The sixth inning started with three straight hits—Daniel Palka doubled, Matt Davidson singled, and Leury Garcia hit a rocket into right-center (and pimped it). It one-hopped over the fence, meaning that Davidson wasn’t able to score the tying run. But hey, second and third with nobody out? What could go wrong?
Welington Castillo popped up, Tim Anderson struck out, Engel struck out. Oops.
The final chance came in the bottom of the ninth. Closer Brad Brach walked Engel with one out, and faced a long string of close pickoff attempts before Moncada attacked the first pitch and singled into right, sending Engel to third. That gave the Sox two more chances to get the tying run in. Sanchez botched a squeeze attempt, the O’s intentionally walked Abreu, and Trayce Thompson (a defensive replacement for Palka) struck out to end the game.

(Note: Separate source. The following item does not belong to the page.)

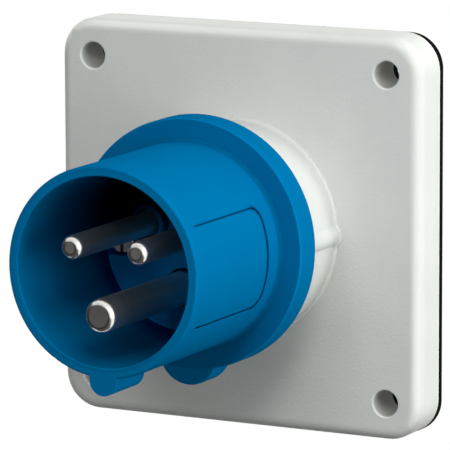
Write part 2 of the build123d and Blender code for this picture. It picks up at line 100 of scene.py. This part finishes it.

It was frustrating to watch the Sox fail time after time to score a run when the Orioles just had to blast a few dingers. Ultimately, this was a night of hard-hit balls on both sides. It’s amazing that this game ended in a 3-2 score when a staggering 29 balls were hit 90 mph or harder. The Orioles hit 11 balls at least 100 mph (including all three homers) to the Sox’s nine.
Other Stuff
- Andrew Cashner pitched five innings and allowed 11 baserunners (8 H + 3 BB), and somehow only gave up the two runs on 96 pitches.
- After Adam Jones’s home run, Rick Renteria intentionally walked Machado with the bases empty. Seriously.
- Anderson was 0-for-3 with a pair of strikeouts, but he also drew his 17th walk, setting a new career high 44 games into the season.